• Stated problem:
Only the lines from the first one through the line with "return pressed(onto, HEAD_PRESSES), normals" should be printed, exactly as they appear.

Start of Dataset extract

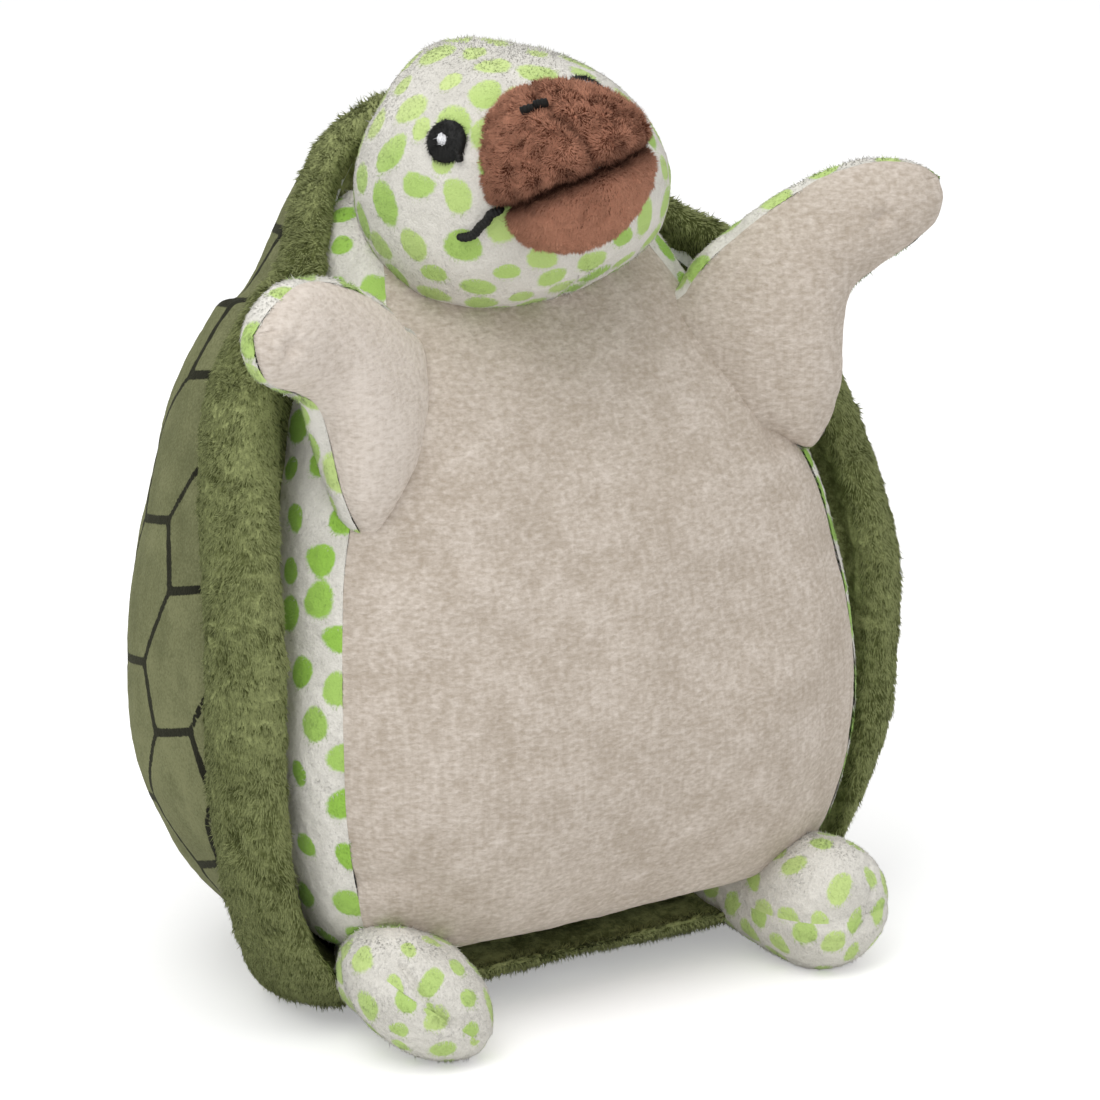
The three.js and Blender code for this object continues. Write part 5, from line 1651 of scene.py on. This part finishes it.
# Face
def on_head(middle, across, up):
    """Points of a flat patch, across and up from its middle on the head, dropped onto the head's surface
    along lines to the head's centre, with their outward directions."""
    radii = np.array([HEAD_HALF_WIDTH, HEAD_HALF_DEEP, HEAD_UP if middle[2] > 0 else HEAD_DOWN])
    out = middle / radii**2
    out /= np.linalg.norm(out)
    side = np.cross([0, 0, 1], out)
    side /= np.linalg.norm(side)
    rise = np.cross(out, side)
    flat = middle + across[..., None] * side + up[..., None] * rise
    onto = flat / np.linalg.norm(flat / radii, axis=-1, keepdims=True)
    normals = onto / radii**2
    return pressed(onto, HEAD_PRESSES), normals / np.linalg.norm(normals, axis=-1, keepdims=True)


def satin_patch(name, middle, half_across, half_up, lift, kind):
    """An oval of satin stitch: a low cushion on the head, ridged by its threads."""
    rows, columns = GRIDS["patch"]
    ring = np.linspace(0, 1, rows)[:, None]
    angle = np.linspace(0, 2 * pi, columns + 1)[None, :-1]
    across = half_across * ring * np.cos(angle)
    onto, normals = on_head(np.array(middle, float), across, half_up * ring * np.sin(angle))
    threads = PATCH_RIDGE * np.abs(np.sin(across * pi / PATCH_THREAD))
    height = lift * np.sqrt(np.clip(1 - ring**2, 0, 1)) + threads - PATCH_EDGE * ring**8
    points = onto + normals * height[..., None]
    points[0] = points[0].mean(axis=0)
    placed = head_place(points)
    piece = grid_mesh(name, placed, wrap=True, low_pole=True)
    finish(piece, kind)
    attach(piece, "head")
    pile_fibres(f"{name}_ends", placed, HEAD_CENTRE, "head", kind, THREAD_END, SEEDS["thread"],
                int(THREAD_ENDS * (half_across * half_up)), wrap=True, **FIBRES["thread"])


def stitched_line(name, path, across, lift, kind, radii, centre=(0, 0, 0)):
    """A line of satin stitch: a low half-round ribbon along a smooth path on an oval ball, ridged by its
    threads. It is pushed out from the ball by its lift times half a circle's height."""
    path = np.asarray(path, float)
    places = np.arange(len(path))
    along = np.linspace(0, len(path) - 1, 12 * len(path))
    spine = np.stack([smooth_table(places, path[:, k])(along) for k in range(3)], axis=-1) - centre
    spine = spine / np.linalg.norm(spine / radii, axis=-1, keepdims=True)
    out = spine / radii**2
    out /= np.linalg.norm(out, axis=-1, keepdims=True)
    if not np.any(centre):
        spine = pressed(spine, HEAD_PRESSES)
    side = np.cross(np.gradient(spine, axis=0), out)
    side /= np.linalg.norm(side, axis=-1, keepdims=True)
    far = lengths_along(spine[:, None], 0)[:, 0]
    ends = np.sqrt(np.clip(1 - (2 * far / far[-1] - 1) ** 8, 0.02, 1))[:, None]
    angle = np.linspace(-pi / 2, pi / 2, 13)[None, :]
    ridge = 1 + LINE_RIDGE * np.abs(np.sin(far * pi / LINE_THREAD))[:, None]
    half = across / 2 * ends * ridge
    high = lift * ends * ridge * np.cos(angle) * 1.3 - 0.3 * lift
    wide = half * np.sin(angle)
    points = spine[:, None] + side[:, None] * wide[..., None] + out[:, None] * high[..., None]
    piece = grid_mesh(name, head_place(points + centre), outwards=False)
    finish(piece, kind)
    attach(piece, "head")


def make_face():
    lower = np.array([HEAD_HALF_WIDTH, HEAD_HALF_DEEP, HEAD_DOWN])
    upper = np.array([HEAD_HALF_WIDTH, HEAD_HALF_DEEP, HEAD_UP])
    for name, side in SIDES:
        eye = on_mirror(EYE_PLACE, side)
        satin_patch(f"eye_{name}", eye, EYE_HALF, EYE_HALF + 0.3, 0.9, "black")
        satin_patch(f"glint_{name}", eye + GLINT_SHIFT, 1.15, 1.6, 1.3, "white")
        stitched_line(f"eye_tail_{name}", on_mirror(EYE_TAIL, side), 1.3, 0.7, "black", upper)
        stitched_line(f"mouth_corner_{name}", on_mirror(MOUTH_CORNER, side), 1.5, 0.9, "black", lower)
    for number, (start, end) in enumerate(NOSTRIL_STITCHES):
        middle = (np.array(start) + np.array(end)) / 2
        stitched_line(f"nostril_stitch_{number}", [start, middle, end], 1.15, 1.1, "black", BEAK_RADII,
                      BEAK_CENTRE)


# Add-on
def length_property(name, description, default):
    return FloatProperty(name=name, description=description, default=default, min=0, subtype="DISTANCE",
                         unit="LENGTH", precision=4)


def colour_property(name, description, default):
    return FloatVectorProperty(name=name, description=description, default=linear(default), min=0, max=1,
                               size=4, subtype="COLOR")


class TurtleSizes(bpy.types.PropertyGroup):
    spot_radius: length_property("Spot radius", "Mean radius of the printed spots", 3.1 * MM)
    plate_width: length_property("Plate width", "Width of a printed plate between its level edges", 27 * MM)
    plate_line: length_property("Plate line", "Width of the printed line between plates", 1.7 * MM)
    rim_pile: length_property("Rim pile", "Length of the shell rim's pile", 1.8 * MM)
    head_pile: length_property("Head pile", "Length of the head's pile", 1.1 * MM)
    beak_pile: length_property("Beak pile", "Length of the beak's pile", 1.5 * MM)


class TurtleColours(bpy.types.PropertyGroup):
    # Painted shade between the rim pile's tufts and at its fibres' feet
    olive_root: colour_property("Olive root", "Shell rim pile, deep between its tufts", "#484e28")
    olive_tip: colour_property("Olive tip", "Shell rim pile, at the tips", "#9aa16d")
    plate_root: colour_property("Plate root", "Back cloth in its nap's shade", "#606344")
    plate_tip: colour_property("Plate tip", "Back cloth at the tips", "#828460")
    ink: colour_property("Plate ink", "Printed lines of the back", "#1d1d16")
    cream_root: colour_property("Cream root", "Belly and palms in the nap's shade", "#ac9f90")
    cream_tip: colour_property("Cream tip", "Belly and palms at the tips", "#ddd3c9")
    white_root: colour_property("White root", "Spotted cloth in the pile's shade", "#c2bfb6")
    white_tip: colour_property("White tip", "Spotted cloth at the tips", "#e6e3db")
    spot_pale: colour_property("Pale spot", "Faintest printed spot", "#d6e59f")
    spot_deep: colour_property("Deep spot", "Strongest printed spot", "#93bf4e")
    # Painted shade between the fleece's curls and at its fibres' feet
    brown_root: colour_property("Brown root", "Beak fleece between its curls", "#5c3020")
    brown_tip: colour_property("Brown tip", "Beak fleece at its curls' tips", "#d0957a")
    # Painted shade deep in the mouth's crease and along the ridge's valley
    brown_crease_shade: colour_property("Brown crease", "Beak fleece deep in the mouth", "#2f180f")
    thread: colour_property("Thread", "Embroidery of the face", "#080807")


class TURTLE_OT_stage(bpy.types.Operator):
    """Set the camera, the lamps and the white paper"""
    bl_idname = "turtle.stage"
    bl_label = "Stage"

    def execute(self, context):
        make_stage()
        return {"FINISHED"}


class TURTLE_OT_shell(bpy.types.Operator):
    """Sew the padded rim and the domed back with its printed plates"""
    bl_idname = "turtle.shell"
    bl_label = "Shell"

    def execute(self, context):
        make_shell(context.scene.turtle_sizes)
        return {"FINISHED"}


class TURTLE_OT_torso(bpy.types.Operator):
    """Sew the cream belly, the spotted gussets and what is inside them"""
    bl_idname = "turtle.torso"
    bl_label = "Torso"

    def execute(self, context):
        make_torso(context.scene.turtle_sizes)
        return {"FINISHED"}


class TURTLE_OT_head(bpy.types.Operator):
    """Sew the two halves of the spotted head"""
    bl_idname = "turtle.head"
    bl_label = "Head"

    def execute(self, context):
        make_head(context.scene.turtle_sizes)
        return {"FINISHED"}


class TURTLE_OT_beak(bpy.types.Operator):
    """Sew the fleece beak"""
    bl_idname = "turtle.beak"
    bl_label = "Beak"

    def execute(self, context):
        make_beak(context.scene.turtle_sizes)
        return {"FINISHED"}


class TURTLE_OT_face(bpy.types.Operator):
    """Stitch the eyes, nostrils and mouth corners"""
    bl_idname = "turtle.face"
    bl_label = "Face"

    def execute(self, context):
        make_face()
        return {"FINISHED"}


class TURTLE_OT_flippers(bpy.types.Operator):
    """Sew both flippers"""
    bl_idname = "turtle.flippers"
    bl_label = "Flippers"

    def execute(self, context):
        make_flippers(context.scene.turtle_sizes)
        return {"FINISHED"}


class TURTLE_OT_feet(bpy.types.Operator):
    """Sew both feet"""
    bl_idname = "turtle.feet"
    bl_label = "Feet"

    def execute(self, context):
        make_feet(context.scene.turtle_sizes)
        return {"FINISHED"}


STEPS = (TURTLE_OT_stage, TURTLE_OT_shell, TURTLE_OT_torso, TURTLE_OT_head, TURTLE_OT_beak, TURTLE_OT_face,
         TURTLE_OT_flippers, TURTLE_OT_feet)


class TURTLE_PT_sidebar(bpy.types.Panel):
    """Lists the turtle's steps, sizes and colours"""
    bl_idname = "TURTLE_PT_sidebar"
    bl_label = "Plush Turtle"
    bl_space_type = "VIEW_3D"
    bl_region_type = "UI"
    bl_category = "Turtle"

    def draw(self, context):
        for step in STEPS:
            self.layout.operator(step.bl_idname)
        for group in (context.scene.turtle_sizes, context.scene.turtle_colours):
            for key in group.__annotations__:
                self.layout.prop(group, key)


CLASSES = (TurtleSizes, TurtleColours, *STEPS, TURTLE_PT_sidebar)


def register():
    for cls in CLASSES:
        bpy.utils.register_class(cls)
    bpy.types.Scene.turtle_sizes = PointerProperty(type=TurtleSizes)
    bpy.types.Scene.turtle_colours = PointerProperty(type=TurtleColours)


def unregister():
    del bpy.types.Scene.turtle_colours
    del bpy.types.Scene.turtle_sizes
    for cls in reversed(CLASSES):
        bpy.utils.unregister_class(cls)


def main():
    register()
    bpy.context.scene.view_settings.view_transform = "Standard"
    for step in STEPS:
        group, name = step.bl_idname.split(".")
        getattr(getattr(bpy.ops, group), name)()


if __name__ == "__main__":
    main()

End of Dataset extract

• Written answer:
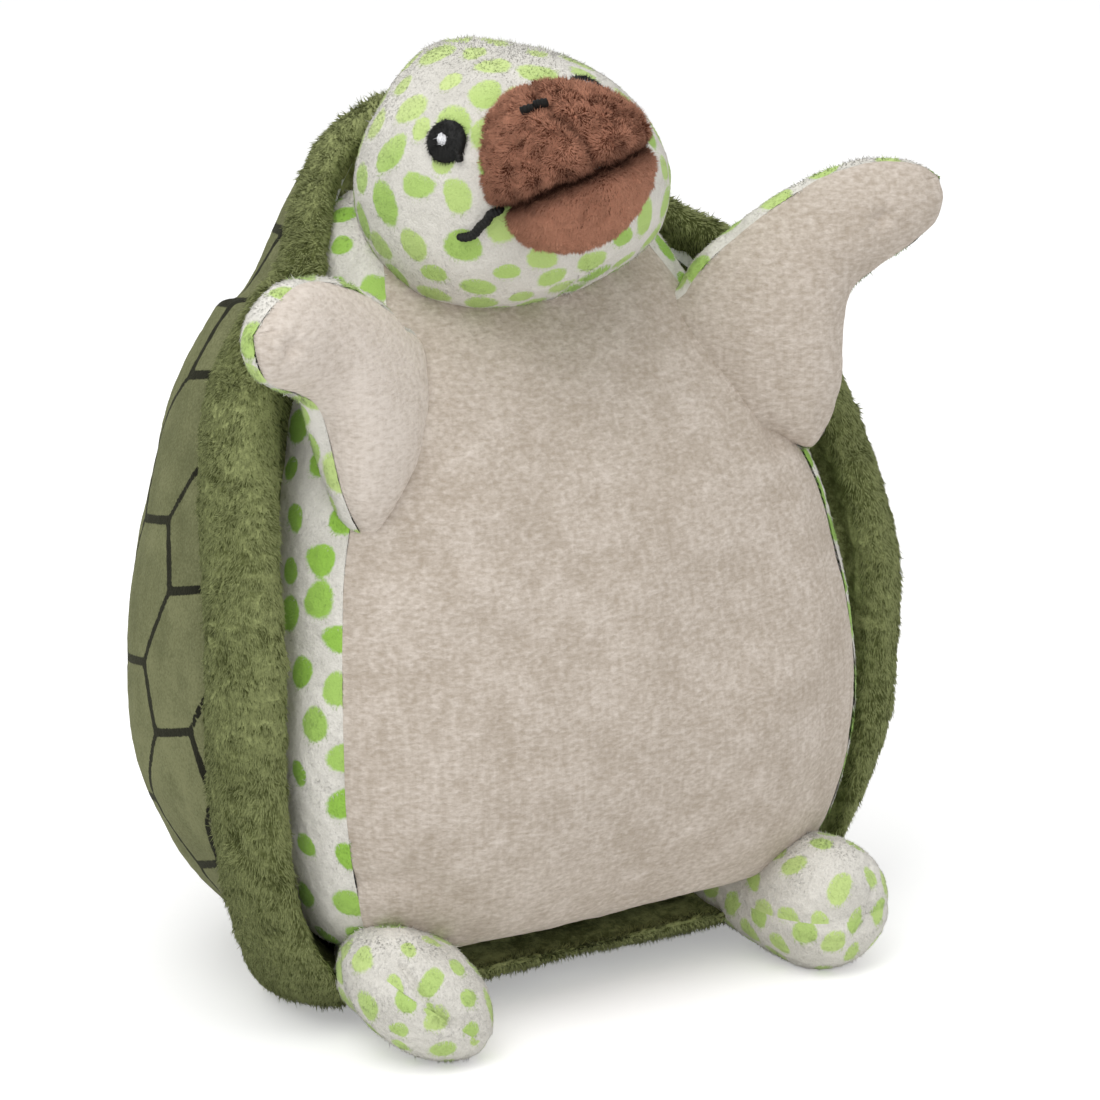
The three.js and Blender code for this object continues. Write part 5, from line 1651 of scene.py on. This part finishes it.
# Face
def on_head(middle, across, up):
    """Points of a flat patch, across and up from its middle on the head, dropped onto the head's surface
    along lines to the head's centre, with their outward directions."""
    radii = np.array([HEAD_HALF_WIDTH, HEAD_HALF_DEEP, HEAD_UP if middle[2] > 0 else HEAD_DOWN])
    out = middle / radii**2
    out /= np.linalg.norm(out)
    side = np.cross([0, 0, 1], out)
    side /= np.linalg.norm(side)
    rise = np.cross(out, side)
    flat = middle + across[..., None] * side + up[..., None] * rise
    onto = flat / np.linalg.norm(flat / radii, axis=-1, keepdims=True)
    normals = onto / radii**2
    return pressed(onto, HEAD_PRESSES), normals / np.linalg.norm(normals, axis=-1, keepdims=True)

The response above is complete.